START

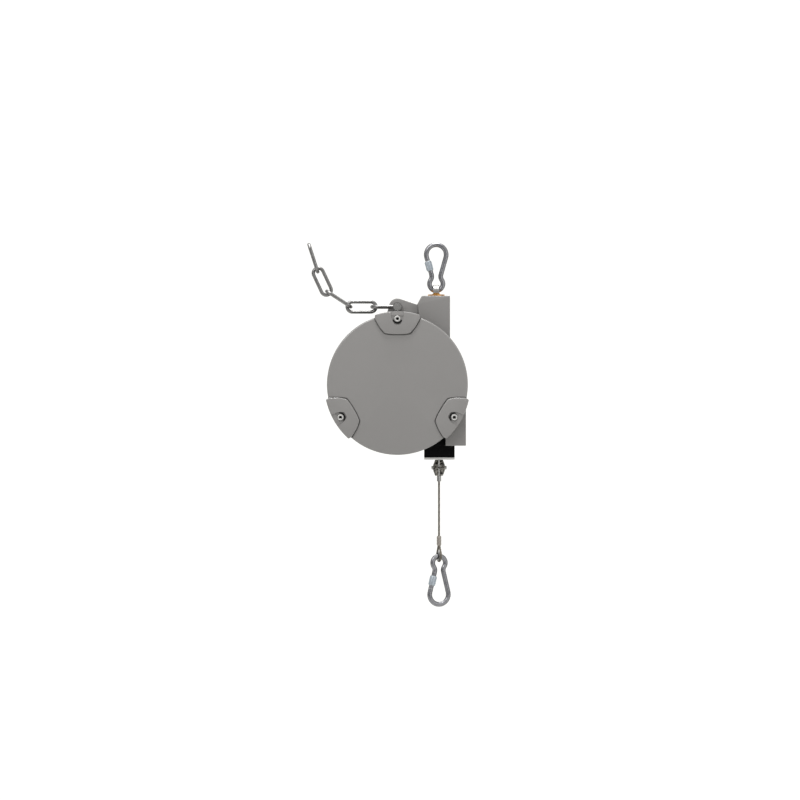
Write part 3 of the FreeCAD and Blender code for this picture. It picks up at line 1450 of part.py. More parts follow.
def make_swivel():
    centre = eye_centre()
    top = -size("column_top_drop")
    bush_top = top + size("bush_rise")
    shank = size("eye_shank_radius")
    hole_radius = size("hook_wire_radius + eye_hole_gap")
    outer = hole_radius + size("eye_wall")
    thick = size("eye_thickness")
    eye = Part.makeCylinder(outer, thick, centre - ALONG_X * thick / 2, ALONG_X)
    window = Part.makeCylinder(hole_radius, thick, centre - ALONG_X * thick / 2, ALONG_X)
    eye = eye.cut(window)
    for round_name, radius in (("eye_inner_round", hole_radius), ("eye_outer_round", outer)):
        rims = [edge for edge in eye.Edges if edge.Closed
                and abs(edge.CenterOfMass.x) > thick / 3
                and abs(edge.Curve.Radius - radius) < 0.01]
        eye = eye.makeFillet(size(round_name), rims)
    above = Part.makeBox(4 * outer, 4 * outer, 4 * outer,
                         Vector(-2 * outer, -2 * outer, bush_top + 0.3))
    eye = eye.common(above)
    nut_height = size("swivel_nut_height")
    washer = size("swivel_washer_thickness")
    foot = top - size("column_roof") - washer - nut_height - 4.4
    stem = Part.makeCylinder(shank, centre.z - 1 - foot, Vector(0, 0, foot))
    wide_window = Part.makeCylinder(hole_radius + 0.3, 4 * outer, centre - ALONG_X * 2 * outer,
                                    ALONG_X)
    body = eye.fuse(stem.cut(wide_window))
    pin_spot = Vector(0, 0, foot + 2.2)
    pin = size("swivel_pin_radius")
    reach = size("swivel_nut_radius")
    hole = Part.makeCylinder(pin + size("running_gap"), 4 * reach, pin_spot - ALONG_X * 2 * reach,
                             ALONG_X)
    keep_shape("swivel_eye", body.cut(hole).removeSplitter(), behind=False)
    keep_shape("swivel_pin", Part.makeCylinder(pin, 2 * shank + 4, pin_spot
                                               - ALONG_X * (shank + 2), ALONG_X), behind=False)
    wall = "eye_shank_radius + bush_bore_wall"
    roof = "column_top_drop + column_roof"
    keep(turned_body("swivel_bush", [
        ("eye_shank_radius + running_gap", f"-({roof}) + 0.3"),
        (wall, f"-({roof}) + 0.3"),
        (wall, "-column_top_drop"),
        ("bush_radius", "-column_top_drop"),
        ("bush_radius", "bush_rise - column_top_drop"),
        ("eye_shank_radius + running_gap", "bush_rise - column_top_drop"),
    ], axis="Z"))
    keep(turned_body("swivel_washer", ring_profile(
        "eye_shank_radius + running_gap", "swivel_washer_radius",
        f"-({roof}) - swivel_washer_thickness", f"-({roof}) - 0.1"), axis="Z"))
    nut_top = top - size("column_roof") - washer - 0.1
    nut = hexagon(reach, Vector(0, 0, nut_top - nut_height), ALONG_Z).extrude(
        ALONG_Z * nut_height)
    nut = nut.cut(Part.makeCylinder(shank + size("running_gap"), nut_height,
                                    Vector(0, 0, nut_top - nut_height)))
    keep_shape("swivel_nut", nut, behind=False)


# Safety chain: shackle, its bolt and nut, and four long links


def bolt_spot():
    return DRUM_CENTRE + ALONG_Z * size("ear_rise")


def make_shackle():
    spot = bolt_spot()
    wire, length = size("shackle_wire_radius"), size("shackle_length")
    half = size("shackle_half_width")
    bow_centre = spot - ALONG_X * (length - half)
    edges = [
        Part.makeLine(spot + ALONG_Y * half, bow_centre + ALONG_Y * half),
        Part.Arc(bow_centre + ALONG_Y * half, bow_centre - ALONG_X * half,
                 bow_centre - ALONG_Y * half).toShape(),
        Part.makeLine(bow_centre - ALONG_Y * half, spot - ALONG_Y * half),
    ]
    shackle = sweep(edges, wire)
    thick, eye = size("shackle_eye_thickness"), size("shackle_eye_radius")
    bolt = size("shackle_bolt_radius")
    for sign in (-1, 1):
        shackle = shackle.fuse(Part.makeCylinder(
            eye, thick, spot + ALONG_Y * (sign * half - thick / 2), ALONG_Y))
    hole = Part.makeCylinder(bolt + size("running_gap"), 4 * half, spot - ALONG_Y * 2 * half,
                             ALONG_Y)
    keep_shape("shackle", shackle.cut(hole).removeSplitter(), behind=False)
    head, height = size("shackle_head_radius"), size("shackle_head_height")
    face = half + thick / 2
    front = spot - ALONG_Y * (face + height)
    rod = Part.makeCylinder(bolt, 2 * face + 2 * height + 2, front, ALONG_Y)
    cap = hexagon(head, front, ALONG_Y).extrude(ALONG_Y * (height - 0.05))
    keep_shape("shackle_bolt", rod.fuse(cap).removeSplitter(), behind=False)
    nut = hexagon(head, spot + ALONG_Y * (face + 0.05), ALONG_Y).extrude(ALONG_Y * height)
    nut = nut.cut(Part.makeCylinder(bolt + size("running_gap"), 2 * height,
                                    spot + ALONG_Y * face, ALONG_Y))
    keep_shape("shackle_nut", nut, behind=False)


def make_link(name, near, angle, edge_on):
    """A long round-wire link whose near end is at a point and which lies at an angle."""
    wire = size("link_wire_radius")
    bow = size("link_inner_half_width") + wire
    straight = size("link_inner_length") - 2 * size("link_inner_half_width")
    side = bow
    start, end = Vector(bow, 0, 0), Vector(bow + straight, 0, 0)
    pieces = []
    for sign in (-1, 1):
        pieces.append(Part.makeCylinder(wire, straight, start + ALONG_Y * sign * side, ALONG_X))
    section = Part.Face(Part.Wire(Part.makeCircle(wire, start + ALONG_Y * side, ALONG_X)))
    pieces.append(section.revolve(start, ALONG_Z, 180))
    section = Part.Face(Part.Wire(Part.makeCircle(wire, end - ALONG_Y * side, ALONG_X)))
    pieces.append(section.revolve(end, ALONG_Z, 180))
    link = pieces[0].fuse(pieces[1:]).removeSplitter()
    if not edge_on:
        link.rotate(Vector(0, 0, 0), ALONG_X, 90)
    turn = Rotation(ALONG_Y, -angle)
    keep_shape(name, link, Placement(near, turn), behind=False)


def make_chain():
    """Each link's near wire centre, from the shackle's bow outwards."""
    step = size("link_wire_radius") * 2 + size("wire_gap")
    first_step = size("link_wire_radius") + size("shackle_wire_radius") + size("wire_gap")
    reach = size("link_inner_length") + 2 * size("link_wire_radius")
    angles = [size(f"link_{name}_angle") for name in ("one", "two", "three", "four")]
    bow = bolt_spot() - ALONG_X * size("shackle_length")
    headings = [Vector(math.cos(math.radians(a)), 0, math.sin(math.radians(a))) for a in angles]
    pivots = [bow]
    near = bow - headings[0] * first_step
    make_link("chain_link_one", near, angles[0], False)
    far = near + headings[0] * reach
    for index, name in enumerate(("two", "three", "four"), start=1):
        along = headings[index] if index % 2 else headings[index - 1]
        if index % 2:
            # an edge-on link hooks into the bow of the flat one before it
            near = far - headings[index - 1] * step
            pivots.append(near)
        else:
            # a flat link hooks round the end wire of the edge-on one before it
            pivots.append(far)
            near = far - headings[index] * step
        make_link("chain_link_" + name, near, angles[index], bool(index % 2))
        far = near + headings[index] * reach
    pivots.append(far)
    for spot in pivots:
        print("chain pivot", spot)


make_housing()
make_front_cover()
make_cover_screws()
make_rear_cover()
make_rear_screws()
make_drum_side()
make_bearing("front_bearing", "1 - cover_inner")
make_bearing("rear_bearing", "barrel_back + 1")
make_spring_side()
make_worm()
make_worm_bushes()
make_lock()
make_guide()
make_guide_screws()
make_rope()
make_rope_stop()
make_loop()
make_hooks()
make_swivel()
make_shackle()
make_chain()

doc.recompute()
for item in doc.Objects:
    if "Invalid" in item.State or "Error" in item.State:
        raise RuntimeError(f"{item.Label} isn't up to date: {item.State}")
for part in SUB_PARTS:
    if part.Shape.isNull() or not part.Shape.isValid():
        raise RuntimeError(f"{part.Label} has no valid shape")
for part in SUB_PARTS:
    part.Shape.exportStep(f"parts/{part.Label}.step")
print(len(SUB_PARTS), "sub-parts written")
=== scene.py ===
"""Looks of a spring tool balancer that hangs from a snap hook and carries a tool on a wire rope."""

from __future__ import annotations

import json
import logging
import math
from dataclasses import dataclass, field
from enum import Enum
from functools import cache
from typing import Callable

import bmesh
import bpy
from mathutils import Matrix, Vector

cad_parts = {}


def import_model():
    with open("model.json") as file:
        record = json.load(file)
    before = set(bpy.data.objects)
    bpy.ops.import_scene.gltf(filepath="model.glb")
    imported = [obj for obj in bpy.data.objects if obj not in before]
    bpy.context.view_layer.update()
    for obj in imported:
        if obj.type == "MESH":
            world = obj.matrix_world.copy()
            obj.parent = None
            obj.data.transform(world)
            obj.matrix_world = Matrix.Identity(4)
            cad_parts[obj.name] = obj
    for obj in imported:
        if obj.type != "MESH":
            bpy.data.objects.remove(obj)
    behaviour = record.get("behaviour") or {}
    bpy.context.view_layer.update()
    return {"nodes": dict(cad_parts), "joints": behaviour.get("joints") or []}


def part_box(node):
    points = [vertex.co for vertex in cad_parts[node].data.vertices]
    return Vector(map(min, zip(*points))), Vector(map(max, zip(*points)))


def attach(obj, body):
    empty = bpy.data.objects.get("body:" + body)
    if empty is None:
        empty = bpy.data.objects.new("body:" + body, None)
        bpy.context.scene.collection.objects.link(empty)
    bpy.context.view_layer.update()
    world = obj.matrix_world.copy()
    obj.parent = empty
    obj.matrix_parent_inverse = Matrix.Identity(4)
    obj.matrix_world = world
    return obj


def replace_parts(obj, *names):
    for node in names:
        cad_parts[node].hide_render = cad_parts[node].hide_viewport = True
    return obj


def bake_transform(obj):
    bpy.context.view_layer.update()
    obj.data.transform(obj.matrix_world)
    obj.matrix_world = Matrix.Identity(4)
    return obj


LOG = logging.getLogger("balancer")
MM = 0.001
TURN = 2 * math.pi
DRUM_AXIS = Vector((-54.6, 8.0, -193.2))
ROPE_SIDE = 4.0
ROPE_DEPTH = 8.0
WHITE = (1.0, 1.0, 1.0, 1.0)
COVER_SCREW_CIRCLE = 91.7
REAR_SCREW_CIRCLE = 73.5
BORE_RADIUS = 66.0
SHARP_ANGLE = math.radians(32.0)


def linear(hex_colour: str) -> tuple[float, float, float, float]:
    """Turn an sRGB hex colour into linear light.

    Args:
        hex_colour: Six hex digits after a hash.

    Returns:
        Linear red, green and blue, with an alpha of 1.
    """
    channels = []
    for start in (1, 3, 5):
        value = int(hex_colour[start:start + 2], 16) / 255
        channels.append(value / 12.92 if value <= 0.04045 else ((value + 0.055) / 1.055) ** 2.4)
    return (channels[0], channels[1], channels[2], 1.0)


def add_node(tree: bpy.types.NodeTree, kind: str, inputs: dict | None = None,
             **settings: object) -> bpy.types.Node:
    """Add one node with its settings, its values and its links.

    Args:
        tree: The node tree that gets the node.
        kind: Blender's name of the node type.
        inputs: Socket name or number against a value, the socket that feeds it, or the node
            whose first output feeds it.
        settings: The node's own properties.

    Returns:
        The new node.
    """
    node = tree.nodes.new(kind)
    for name, value in settings.items():
        setattr(node, name, value)
    for name, value in (inputs or {}).items():
        if isinstance(value, bpy.types.Node):
            value = value.outputs[0]
        if isinstance(value, bpy.types.NodeSocket):
            tree.links.new(value, node.inputs[name])
        else:
            node.inputs[name].default_value = value
    return node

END

Retype, in the same exact form, the lines of the material above from the line holding "obj.matrix_world = world" through the line holding "hex_colour: Six hex".

[Response to the exercise]
    obj.matrix_world = world
    return obj


def replace_parts(obj, *names):
    for node in names:
        cad_parts[node].hide_render = cad_parts[node].hide_viewport = True
    return obj


def bake_transform(obj):
    bpy.context.view_layer.update()
    obj.data.transform(obj.matrix_world)
    obj.matrix_world = Matrix.Identity(4)
    return obj


LOG = logging.getLogger("balancer")
MM = 0.001
TURN = 2 * math.pi
DRUM_AXIS = Vector((-54.6, 8.0, -193.2))
ROPE_SIDE = 4.0
ROPE_DEPTH = 8.0
WHITE = (1.0, 1.0, 1.0, 1.0)
COVER_SCREW_CIRCLE = 91.7
REAR_SCREW_CIRCLE = 73.5
BORE_RADIUS = 66.0
SHARP_ANGLE = math.radians(32.0)


def linear(hex_colour: str) -> tuple[float, float, float, float]:
    """Turn an sRGB hex colour into linear light.

    Args:
        hex_colour: Six hex digits after a hash.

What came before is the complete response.